Unfortunately, moral character only gets you so far in life, and the truth is that despite being the most morally uplifting and personally charismatic band of our time, Pearl Jam has actually not made a great record since “Ten” in 1991. Indeed, in the past five years, the band has seen its sales base diminish from multi-platinum to, well, less, although this may have more to do with their lack of videos than lack of singles. Because one of the original tenets of grunge was “small is beautiful,” Pearl Jam has seemed perfectly comfortable — nay, pleased — with commercial self-sabotage. Its fans, however, may have been getting a little restless. For them, “Yield” will come as a great relief.
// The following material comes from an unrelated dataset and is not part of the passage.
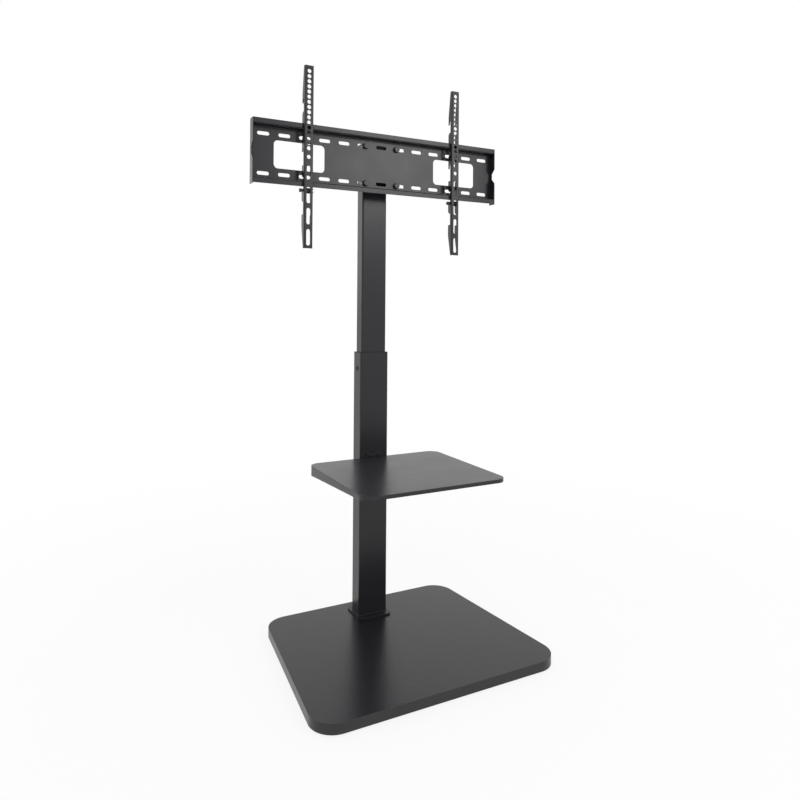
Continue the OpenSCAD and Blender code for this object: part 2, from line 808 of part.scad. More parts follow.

“Yield” is Pearl Jam’s fifth LP (sixth, if you count “Mirrorball,” a collaboration with Neil Young), and it’s a rich vein of work with many songs that Pearl Jam fans will appreciate, and not a few that will impress even their critics. Rest assured, however, that the record is not called “Yield” because the band is, at long last, yielding to the mainstream; it’s more about yielding to the right of way — and letting the traffic (read: Bush, Silverchair and so forth) pass by. Pearl Jam has always made an effort to take the road less traveled, and this time, at least, that offbeat route is a distinctly pleasurable one.

“Yield” begins with “Brain of J,” an “RVM”-ish romp that refers to JFK. “The whole world will be different soon,” sings Eddie Vedder, and the thought (as usual) worries rather than reassures him. Vedder excels as a songwriter when he tells stories about other people: “Jeremy,” “Daughter,” “Better Man” and “Why Go” are all hugely compelling narratives, made all the more powerful by the intensity of his delivery. Except for the single “Given to Fly,” “Yield” doesn’t contain anything remotely like those songs. The oddly phrased chorus of “Pilate,” for instance, starts, “like Pilate, I have a dog/(who) obeys, listens, kisses, loves …” a reference, perhaps, to the complex nature of loyalty. But there are some phat grooves and a few very effective choruses, as when Vedder sings, “I’m not trying to make a difference — stop trying to make a difference” on “No Way,” and the keening arc of “In Hiding,” an album highlight (and its effectual end).

Vedder’s lyrics here range from stream-of-consciousness to sudden flashes of genius — and the music has a similarly casual feel to it. Many of the best Pearl Jam songs in the past have been hugely anthemic, but it’s an impulse the band itself seems to distrust and fight against. On “Yield,” as before, Vedder seems to be deliberately avoiding large hooks — i.e., “hits.” The feeling of the album more often approximates that of “Elderly Lady Behind the Counter in a Small Town” from “Vs.”; and the song “Low Light” (by Jeff Ament) is extremely REM-ish. Elsewhere, Vedder seems to be singing in a higher register than usual, which has the effect of lessening the intensity (some would call it pomposity) of his voice.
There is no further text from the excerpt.